冬のライオン
冬のライオン 2022年3月
映画「ホワイトナイツ」などのジェームズ・ゴールドマンによる、1966年初演作を小田島雄志訳、森新太郎演出で。佐々木蔵之介はじめ豪華キャストが、まるで創業社長家、俗物揃いのドタバタ相続争いを笑い混じりに繰り広げて、国家レベルの橋田ドラマという感じ。欺しあい傷つけ合ってきたけれど、老いて腐れ縁がトホホな、夫婦というものの不思議。東京芸術劇場プレイハウス、中段やや上手寄りで9500円。休憩を挟み2時間半。
時は12世紀、あるクリスマス。プランタジネット(アンジュー)朝初代のイングランド王ヘンリー2世(佐々木)は不仲の古女房エレノア(高畑淳子)と3人の息子リチャード(加藤和樹)、狡猾なジェフェリー(永島敬三)、劣等生ジョン(後の欠地王ですね、浅利陽介)をシノン城に集める。若い愛妾アレー(葵わかな)、気取ったフランス王フィリップ2世(水田航生)もからみ、虚々実々の駆け引きを繰り広げる…

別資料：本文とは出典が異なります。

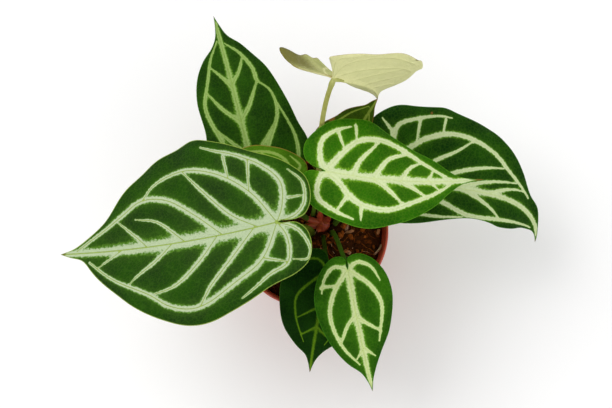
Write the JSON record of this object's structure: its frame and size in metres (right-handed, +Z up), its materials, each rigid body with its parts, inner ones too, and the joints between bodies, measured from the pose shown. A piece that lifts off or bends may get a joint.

高畑がまさかのサングラスの登場から、さすがに威厳たっぷりだ。なにせ公然と夫に対する反乱を企てたり、十字軍に参加したりの女傑。さしずめ駅前ビルを何棟も経営していて、大相撲桟敷席の常連、といったところ。この戯曲では幽閉の身だから、ね~自由にしてよ~とどこか愛嬌もあり、憎み合いつつ縁は切れない佐々木と、終盤、並んで語り合うシーンでしみじみさせる。巧いなあ。ストレートプレイ初の葵も勝ち気そうで健闘するも、この妻に対抗するには可愛すぎるかな。
息子たちも頑張ってたけど、どうしても浅利が突出しちゃうのは否めない。できが悪い子ほど可愛いんですねえ。
お馴染み堀尾幸男の美術は、壁に血糊の跡らしきものがみえて殺伐。壁掛けからの出入りが面白い。シンプルな衣装はゴウダアツコ。
シェイクスピア史劇は14世紀のプラタジネット朝最後の王・リチャード2世から始まるけど、戯曲は共通言語としてのシェイクスピアを踏まえている感じ。特に、嘘に満ちた人生は舞台、人は皆役者、現実もまた虚像というニヒルな態度が印象深い。1968年の名作映画版も観てみたいな。